Scanning electron microscopy (SEM)
We use a Camscan CS44 thermal emission instrument running a LaB6 filament. Capable of imaging at sub-micron resolutions, this microscope carries a suite of detectors (secondary electron, backscattered electron, cathodoluminescence and wavelength-dispersive X-ray) that reveal information on topography and chemical composition. Micrographs are saved digitally and can be processed to quantify variables such as mineralogy and porosity. SEM has many advantages over standard (light) microscopy:
- The high magnifications that are achievable make even ultra-fine materials accessible.
- Optically dense and opaque materials can be characterized.
- Imaging relies on near surface interactions and is thus relatively insensitive to depth effects.
- X-ray analysis facilitates mineral identifications and chemical characterization.
CL detection is also fully integrated with the other imaging modes.
X-ray tomography (CT)
We have access to two CT instruments for 3D imaging of rock samples. Standard CT employs a Picker PQ2000 instrument with a resolution down to 0.25 mm. Capable of accommodating large samples (such as entire core lengths) this equipment has found various applications including: identifying core damage prior to cutting, imaging encased or frozen samples, imaging faults and fractures in order to steer coring and cutting, monitoring phase saturation's during fluid flow experiments. Micro CT employs a Phoenix x-ray Nanotom instrument with a resolution down to 2 microns. Best suited to small samples (mm-scale) the equipment can be used to investigate internal grain and pore structures.
X-ray powder diffractometry (XRD)
We have access to a Phillips PW1050 instrument for quantitative XRD analyses. Conducted on samples prepared to ensure random grain orientations and incorporating an internal standard, the technique is capable of generating mineralogical analyses accurate at the 95% confidence level to ±X0.35 where X is the concentration in wt.%. XRD is especially useful for samples where image analysis on micrographs proves problematic (e.g., fine-grained microporous top seal lithologies).
Permeametry—determining fault rock permeabilities
We have access to a wide range of instruments for measuring the permeability of rocks:
- Steady-state liquid permeametry—employs a water flow-pump instrument capable of measuring permeabilities from 10 D down to 0.005 mD and confining pressures up to 10,000 psi.
- Steady-state gas permeametry—employs a nitrogen flow instrument capable of measuring gas permeabilities from 10 D down to 0.01 mD at confining pressures up to 10,000 psi. Klinkenberg corrected permeability is obtained through repeat measurements at different gas pressures.
- Gas pulse-decay permeametry—employs a CoreLab 200 PDP instrument capable of measuring gas permeabilities from 0.1mD down to 10nD at confining pressures of up to 2,000 psi. Repeat measurements at different mean pore pressures provide Klinkenberg corrected permeabilities.
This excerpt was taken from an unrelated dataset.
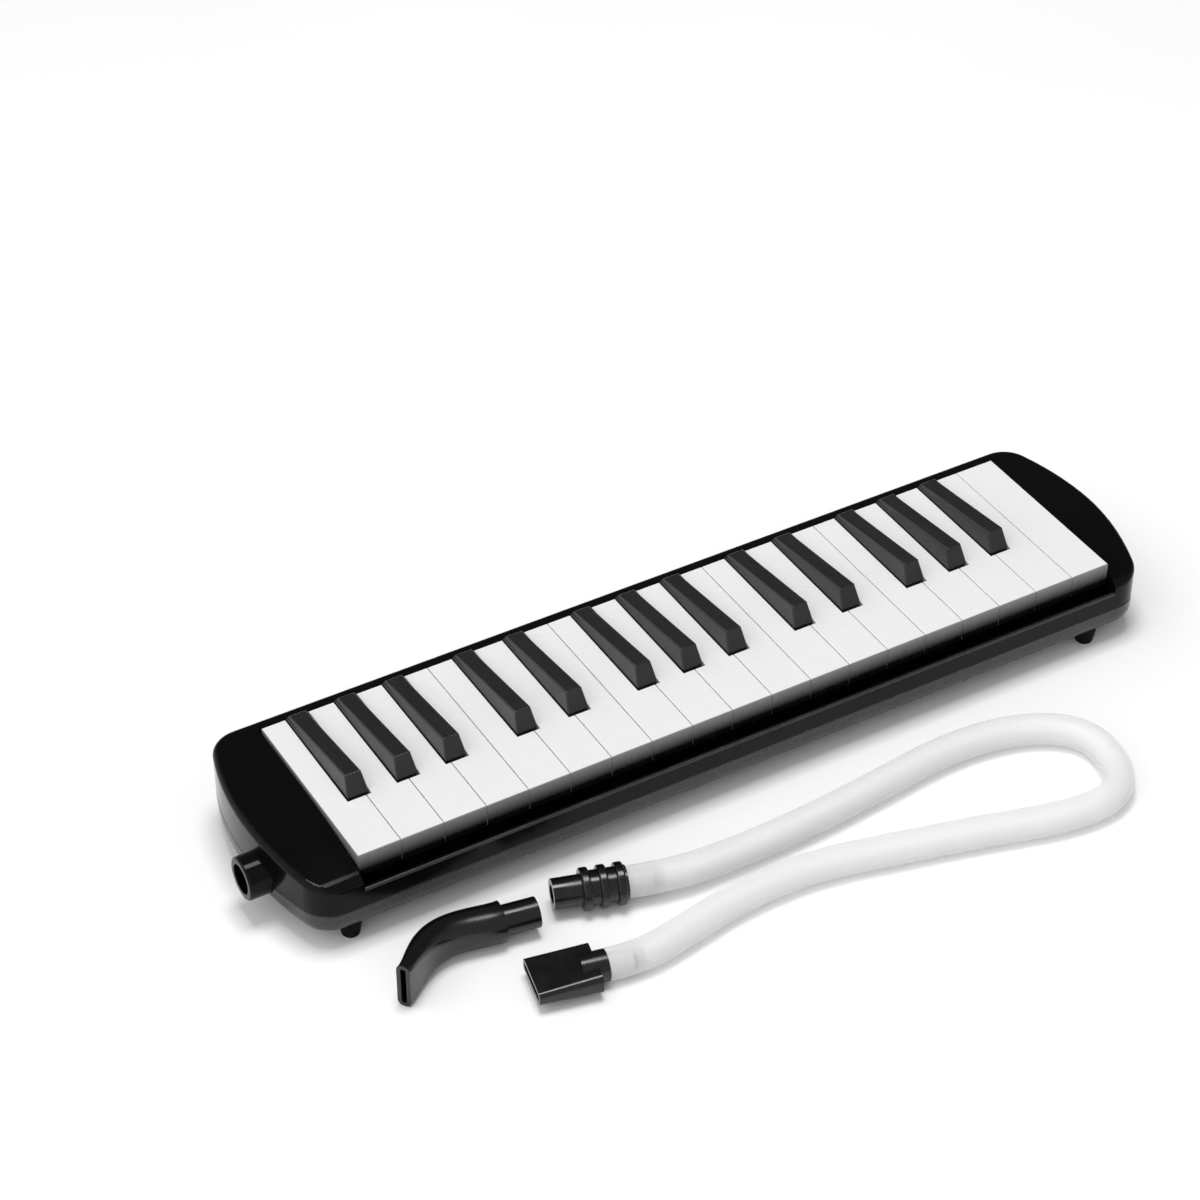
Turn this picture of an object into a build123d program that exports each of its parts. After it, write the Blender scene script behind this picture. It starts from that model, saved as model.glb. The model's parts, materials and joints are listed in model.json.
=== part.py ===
"""A 32-key melodica with its blowing hose and its short mouthpiece.

The instrument is a two-part glossy case on four feet.  A wind chest in the lower case holds 32 reeds,
one for each key.  Each key rocks on one long rod: its front goes down and a felt pad behind the rod
lifts off the key's valve hole.  Air comes in by the socket in the left end, which takes the short
mouthpiece or the hose's connector.  Condensed water leaves by a sprung button in the right end.

Frame: +X to the high notes, +Y away from the player, +Z up.  Z = 0 is the table.  The origin is under
the middle of the box that holds the instrument and its short mouthpiece.
"""

import math
import os

from build123d import *

os.makedirs("parts", exist_ok=True)

# Keyboard
KEY_PITCH = 19.5
WHITE_NOTES = "f3 g3 a3 b3 c4 d4 e4 f4 g4 a4 b4 c5 d5 e5 f5 g5 a5 b5 c6".split()
BLACK_OFFSET = {"f": -3.0, "g": 0.0, "a": 3.0, "c": -2.5, "d": 2.5}
KEYBOARD = KEY_PITCH * len(WHITE_NOTES)
KEY_LENGTH = 88.5
WHITE_GAP = 0.36
WHITE_TOP = 40.0
PLATE = 2.2
SKIRT = 6.0
SKIRT_WALL = 1.4
LIP = 11.0
LIP_WALL = 2.0
BLACK_FRONT = 32.0
BLACK_WIDTH = 9.8
BLACK_TOP_WIDTH = 7.3
BLACK_TOP = 49.0
BLACK_TOP_REAR = 42.0
BLACK_SLOPE = 3.7
BLACK_SIDE_GAP = 0.5
BLACK_FRONT_GAP = 1.3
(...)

- Probe permeametry—employs an EPS Coresystems DPP200 digital instrument capable of measuring permeabilities from 1D down to 0.005 mD. The equipment is ideal for investigating fine-scale permeability heterogeneity and was specifically designed to work at low flow rates for tight rocks.
- Multi-phase flow permeametry—employs a two-phase (gas-brine or oil-brine) Core Lab Instrument capable of steady and unsteady-state relative permeability measurements at temperatures up to 150°C and pressures up to 10,000 psi. The phase saturation is monitored via CT scanning.
Porosimetry and capillary properties—determining fault rock threshold pressures
We have access to a range of instruments for investigating porosity and capillary properties in rocks:
- Helium porosimetry—employs a Quantachrome Stereopycnometer. Capable of an accuracy exceeding 0.2% and capturing pores down to around an Angstrom, the technique yields total porosity but does not give information on pore size distributions.
- Mercury injection porosimetry—employs a Micromeretics Antopore III 9420 instrument. Capable of incremental intrusion at pressures up to 60,000 psi, the technique yields both total porosity and pore size distributions. MIP is used routinely on reservoir and seal lithologies to determine the threshold pressures controlling capillary sealing.
- Capillary pressure and resistivity equipment—capable of confining pressures up to 5,000 psi and temperatures up to 200°C is used to simulate reservoir temperature and pressure conditions.